Last point I'll make is that economic assumptions do change over time
substantially. Until the industrial revolution in the 18th century, economics
looked very different than it does today - GDP per capita did not increase as
any increase in GDP was met by a proportional increase in population
([https://en.wikipedia.org/wiki/Malthusian_trap](https://en.wikipedia.org/wiki/Malthusian_trap)).
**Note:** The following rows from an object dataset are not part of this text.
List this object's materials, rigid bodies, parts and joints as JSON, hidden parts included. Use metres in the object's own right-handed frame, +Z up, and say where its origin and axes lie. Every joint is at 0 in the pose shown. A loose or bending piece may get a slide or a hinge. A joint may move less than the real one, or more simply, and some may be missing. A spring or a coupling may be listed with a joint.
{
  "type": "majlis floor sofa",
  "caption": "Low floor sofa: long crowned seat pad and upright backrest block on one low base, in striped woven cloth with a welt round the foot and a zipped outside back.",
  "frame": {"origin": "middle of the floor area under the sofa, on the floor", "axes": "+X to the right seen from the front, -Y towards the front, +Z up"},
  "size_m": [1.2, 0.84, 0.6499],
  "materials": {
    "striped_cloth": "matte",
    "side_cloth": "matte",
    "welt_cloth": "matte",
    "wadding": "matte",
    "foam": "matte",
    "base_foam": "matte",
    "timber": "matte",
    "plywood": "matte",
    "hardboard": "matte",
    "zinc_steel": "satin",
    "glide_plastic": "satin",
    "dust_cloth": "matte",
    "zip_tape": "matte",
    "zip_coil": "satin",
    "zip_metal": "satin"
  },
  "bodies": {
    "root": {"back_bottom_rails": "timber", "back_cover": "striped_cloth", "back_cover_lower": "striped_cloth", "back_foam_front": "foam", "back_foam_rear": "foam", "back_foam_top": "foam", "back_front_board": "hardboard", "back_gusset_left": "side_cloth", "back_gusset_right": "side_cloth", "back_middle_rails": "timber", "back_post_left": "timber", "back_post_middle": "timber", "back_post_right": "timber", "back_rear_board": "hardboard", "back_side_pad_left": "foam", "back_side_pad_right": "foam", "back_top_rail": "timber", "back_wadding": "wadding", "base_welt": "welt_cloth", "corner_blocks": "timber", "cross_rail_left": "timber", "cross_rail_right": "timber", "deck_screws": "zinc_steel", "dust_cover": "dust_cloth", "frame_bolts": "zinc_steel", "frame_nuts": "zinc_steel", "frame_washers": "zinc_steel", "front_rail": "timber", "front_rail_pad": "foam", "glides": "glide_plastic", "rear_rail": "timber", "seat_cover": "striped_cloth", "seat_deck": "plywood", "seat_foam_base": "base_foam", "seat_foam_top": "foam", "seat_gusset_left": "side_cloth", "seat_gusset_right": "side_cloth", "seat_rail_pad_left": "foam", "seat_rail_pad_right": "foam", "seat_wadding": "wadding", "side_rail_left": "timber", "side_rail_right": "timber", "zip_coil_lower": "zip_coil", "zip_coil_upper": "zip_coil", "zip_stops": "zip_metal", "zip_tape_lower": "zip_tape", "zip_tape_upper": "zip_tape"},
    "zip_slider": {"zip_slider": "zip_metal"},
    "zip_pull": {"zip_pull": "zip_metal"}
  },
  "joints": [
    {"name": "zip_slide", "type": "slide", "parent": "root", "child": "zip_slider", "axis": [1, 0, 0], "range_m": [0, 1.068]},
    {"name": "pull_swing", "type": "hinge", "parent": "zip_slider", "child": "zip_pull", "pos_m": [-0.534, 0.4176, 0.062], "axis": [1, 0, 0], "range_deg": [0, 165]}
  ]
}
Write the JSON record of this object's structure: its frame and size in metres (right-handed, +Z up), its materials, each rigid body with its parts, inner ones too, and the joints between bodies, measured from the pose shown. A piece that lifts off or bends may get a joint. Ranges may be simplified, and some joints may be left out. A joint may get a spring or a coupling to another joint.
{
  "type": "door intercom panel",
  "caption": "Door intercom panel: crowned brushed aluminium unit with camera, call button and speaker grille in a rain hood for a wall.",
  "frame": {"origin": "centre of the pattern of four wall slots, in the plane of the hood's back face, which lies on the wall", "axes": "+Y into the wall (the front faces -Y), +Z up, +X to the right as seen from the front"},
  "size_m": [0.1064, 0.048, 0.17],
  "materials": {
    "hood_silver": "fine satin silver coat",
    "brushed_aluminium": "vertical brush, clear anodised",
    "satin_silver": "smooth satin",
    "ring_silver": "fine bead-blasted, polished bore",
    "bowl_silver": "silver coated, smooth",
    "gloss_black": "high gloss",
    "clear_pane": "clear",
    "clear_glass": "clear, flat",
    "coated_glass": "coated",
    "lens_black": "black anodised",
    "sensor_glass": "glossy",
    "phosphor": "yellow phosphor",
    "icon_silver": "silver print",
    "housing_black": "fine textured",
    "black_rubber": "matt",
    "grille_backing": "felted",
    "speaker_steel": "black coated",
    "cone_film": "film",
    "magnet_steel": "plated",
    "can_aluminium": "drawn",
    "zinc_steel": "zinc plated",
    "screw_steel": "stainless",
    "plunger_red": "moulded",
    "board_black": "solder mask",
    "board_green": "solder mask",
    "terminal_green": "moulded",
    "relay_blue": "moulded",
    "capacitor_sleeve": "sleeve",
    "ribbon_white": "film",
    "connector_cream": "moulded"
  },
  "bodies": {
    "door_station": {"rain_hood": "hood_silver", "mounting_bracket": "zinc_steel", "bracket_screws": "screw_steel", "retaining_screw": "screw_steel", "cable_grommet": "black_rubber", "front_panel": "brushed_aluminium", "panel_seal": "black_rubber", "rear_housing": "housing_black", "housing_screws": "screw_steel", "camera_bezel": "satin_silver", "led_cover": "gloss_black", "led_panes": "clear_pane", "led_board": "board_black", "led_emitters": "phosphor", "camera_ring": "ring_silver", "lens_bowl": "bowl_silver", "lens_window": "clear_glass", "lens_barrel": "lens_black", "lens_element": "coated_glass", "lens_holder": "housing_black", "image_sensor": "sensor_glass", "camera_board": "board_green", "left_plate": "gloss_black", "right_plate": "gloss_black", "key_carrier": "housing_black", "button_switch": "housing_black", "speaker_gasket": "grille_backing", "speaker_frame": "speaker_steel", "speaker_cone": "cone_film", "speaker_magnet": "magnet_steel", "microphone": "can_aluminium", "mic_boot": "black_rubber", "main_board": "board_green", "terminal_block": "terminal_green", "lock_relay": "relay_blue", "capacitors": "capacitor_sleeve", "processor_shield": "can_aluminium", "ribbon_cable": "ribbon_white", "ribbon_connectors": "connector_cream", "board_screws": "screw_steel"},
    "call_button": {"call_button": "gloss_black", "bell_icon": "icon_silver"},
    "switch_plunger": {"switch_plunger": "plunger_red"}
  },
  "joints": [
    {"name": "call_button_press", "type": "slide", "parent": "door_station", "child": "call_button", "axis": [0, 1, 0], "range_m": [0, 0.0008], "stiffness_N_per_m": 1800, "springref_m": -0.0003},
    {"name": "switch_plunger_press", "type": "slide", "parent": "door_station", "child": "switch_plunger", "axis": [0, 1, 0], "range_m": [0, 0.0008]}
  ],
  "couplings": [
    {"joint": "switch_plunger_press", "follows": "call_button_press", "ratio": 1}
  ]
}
The assumptions we have about how our economy functions today could
dramatically shift over time as technological advances shift the dynamics of
the system. Abundant food, energy & energy storage, along with automated
skilled robotic labor, could challenge many of our current economic ideas.

------
spyspy
As far as I was aware, plane development has pretty much plateaued as
engineers have eked ever diminishing returns from materials and aerospace
engineering. Commercial airliners today don't look much different than planes
manufactured in the 70s. Supersonic airliners are the next logical step, but
they aren't anywhere near the author's dreams laid out at the beginning.